No training is required. AGO performs lightweight optimization of text embeddings at inference time only (500 steps). The full pipeline is built on 50-step DDIM sampling with SD v1.5.

Key Experimental Results

Main Results

Method AP-I (Detection)↑ AUC-P (Localization)↑ F1-P (Localization)↑ Accuracy (Classification)↑
DFMGAN 93.5 86.7 59.2 -
AnomalyDiffusion 99.3 98.9 78.2 -
DualAnoDiff 99.4 99.1 82.6 78.5
SeaS 99.3 98.7 79.1 -
O2MAG 99.7 99.3 84.6 90.6

O2MAG achieves state-of-the-art performance across all metrics; its classification accuracy exceeds the best training-based method by 12.1%.

Ablation Study

Configuration AP-I F1-P Note
Full O2MAG 99.7 84.6 Complete model
w/o AGO 98.9 81.2 Contribution of text embedding optimization
w/o DAE 99.3 82.4 Contribution of attention enhancement
w/o TriAG mask 97.5 75.8 Mask guidance is the core component

Key Findings

  • Mask guidance in TriAG is the most critical component; removing it causes foreground/background confusion.
  • AGO contributes substantially to classification performance (+12.1%), as accurate anomaly semantics are essential for category discrimination.
  • A training-free method surpasses training-based methods on downstream anomaly detection for the first time, demonstrating the expressive power of SD's self-attention priors.
  • KID and IC-LPIPS metrics confirm that O2MAG achieves superior generation quality and diversity.

Highlights & Insights

  • Anomaly–Normal Separation in Self-Attention: PCA visualizations reveal that SD's self-attention naturally encodes semantic separation between foreground and background, a finding generalizable to other image editing tasks.
  • Training-Free Surpasses Training-Based: The results demonstrate that carefully designed attention manipulation can outperform fine-tuning-based methods, substantially lowering the barrier to anomaly synthesis.
  • Tri-Branch Parallel Design: By decoupling the anomaly source, background source, and generation target into separate branches, the method achieves precise region-level control.

Limitations & Future Work

  • AGO still requires 500 optimization steps, increasing inference latency.
  • The method relies on predefined anomaly masks, which may be difficult to obtain in real-world scenarios.
  • Generation quality is limited for extremely small defects.
  • Future work could integrate segmentation models such as SAM to automate mask generation.
  • vs.
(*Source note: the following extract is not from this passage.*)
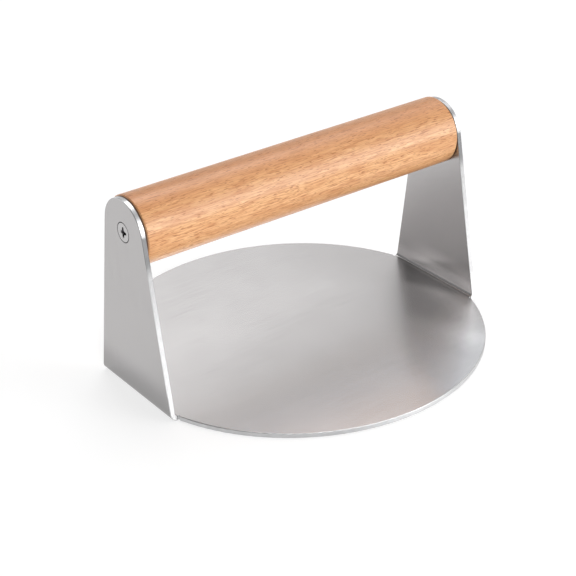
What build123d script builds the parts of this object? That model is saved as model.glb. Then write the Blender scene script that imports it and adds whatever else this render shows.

AnomalyAny: AnomalyAny manipulates only cross-attention; O2MAG operates on self-attention K/V, achieving finer-grained control.
  • vs. DualAnoDiff: DualAnoDiff requires training a dedicated defect branch; O2MAG is entirely training-free.
  • vs. MasaCtrl: O2MAG extends MasaCtrl's attention manipulation paradigm by introducing a tri-branch structure and mask guidance specifically designed for anomaly synthesis.

Rating

  • Novelty: ⭐⭐⭐⭐ Tri-branch attention grafting is novel, though it builds on existing attention manipulation concepts.
  • Experimental Thoroughness: ⭐⭐⭐⭐ Comprehensive evaluation on MVTec-AD with multi-dimensional metrics.
  • Writing Quality: ⭐⭐⭐⭐ Method description is clear and visualizations are thorough.
  • Value: ⭐⭐⭐⭐ Substantially lowers the training barrier for industrial anomaly synthesis.